Along with Johnson, four other Big3 players have been named to an NBA All-Star team. Amar’e Stoudemire, who’s third in the league in scoring, made the All-Star Game six times. Gilbert Arenas is a three-time All-Star, while 2017 Big3 MVP Rashard Lewis and Carlos Boozer are both two-time All-Stars. However, all of these players are long, long removed from their respective primes. Stoudemire last appeared in the NBA in 2016 after he missed large swaths of time with knee injuries. Arenas has been out of the league since 2012, Lewis since 2014, and Boozer since 2015. Johnson made seven All-Star appearances throughout his NBA career—that’s 35 percent of the Big3’s total—and played for the Houston Rockets just last year.
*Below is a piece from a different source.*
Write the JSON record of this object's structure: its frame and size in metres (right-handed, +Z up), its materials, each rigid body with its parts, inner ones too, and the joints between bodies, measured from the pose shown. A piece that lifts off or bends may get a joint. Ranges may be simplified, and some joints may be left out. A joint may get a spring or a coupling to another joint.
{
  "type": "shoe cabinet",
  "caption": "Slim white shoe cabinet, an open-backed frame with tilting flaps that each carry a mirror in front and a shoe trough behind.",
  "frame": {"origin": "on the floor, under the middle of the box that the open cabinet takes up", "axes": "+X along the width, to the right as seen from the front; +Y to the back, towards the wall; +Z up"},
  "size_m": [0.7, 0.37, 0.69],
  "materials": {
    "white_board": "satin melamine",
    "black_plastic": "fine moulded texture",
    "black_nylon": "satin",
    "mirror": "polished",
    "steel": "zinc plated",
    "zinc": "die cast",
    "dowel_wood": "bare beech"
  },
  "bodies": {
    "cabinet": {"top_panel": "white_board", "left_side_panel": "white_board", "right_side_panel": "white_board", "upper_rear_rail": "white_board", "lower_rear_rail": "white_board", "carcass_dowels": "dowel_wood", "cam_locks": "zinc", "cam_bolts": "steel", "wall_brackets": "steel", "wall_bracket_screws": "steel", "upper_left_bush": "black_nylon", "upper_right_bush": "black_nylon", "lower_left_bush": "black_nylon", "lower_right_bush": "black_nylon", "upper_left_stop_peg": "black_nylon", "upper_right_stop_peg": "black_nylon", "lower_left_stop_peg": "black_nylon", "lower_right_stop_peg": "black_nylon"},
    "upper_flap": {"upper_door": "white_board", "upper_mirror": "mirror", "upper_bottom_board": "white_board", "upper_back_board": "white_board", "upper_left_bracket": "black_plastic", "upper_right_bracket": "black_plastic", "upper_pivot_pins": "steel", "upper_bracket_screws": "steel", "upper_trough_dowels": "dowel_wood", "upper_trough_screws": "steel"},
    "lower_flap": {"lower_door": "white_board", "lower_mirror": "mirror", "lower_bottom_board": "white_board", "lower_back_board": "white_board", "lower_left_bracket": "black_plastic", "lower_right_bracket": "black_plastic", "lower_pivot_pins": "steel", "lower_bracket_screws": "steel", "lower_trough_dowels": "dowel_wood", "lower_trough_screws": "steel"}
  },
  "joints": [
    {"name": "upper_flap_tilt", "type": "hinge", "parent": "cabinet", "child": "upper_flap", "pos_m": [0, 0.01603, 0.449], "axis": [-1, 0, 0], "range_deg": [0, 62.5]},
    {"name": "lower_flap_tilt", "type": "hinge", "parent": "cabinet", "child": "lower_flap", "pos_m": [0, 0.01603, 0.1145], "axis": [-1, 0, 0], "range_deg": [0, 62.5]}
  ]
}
Two years ago, he hit a game-winner for the Utah Jazz in the playoffs. Every other former NBA All-Star in the Big3 had already retired by that point.
But that’s not even what stands out the most about Johnson’s participation in the Big3. My presumption is that most of the players in this league have agreed to fly around the country for a post-retirement influx of cash. After all, when Ice Cube tried to sell fans on the Big3 in its early days, he pointed to the players being motivated by the champions earning significantly more than the losers. Joe Johnson, though, does not need the money. He brought in $215 million in his NBA career, thanks to a contract that made him one of the five highest-paid players in the league from 2012 to 2015 even though … uh, he was not one of the five best players in the league during that span.
There’s no need for Johnson to be here. He doesn’t need the cash, and if he wants to return to the NBA, this probably isn’t the best way to get there. I genuinely believe Johnson is in the Big3 just to bust people’s asses—and my goodness, is he succeeding.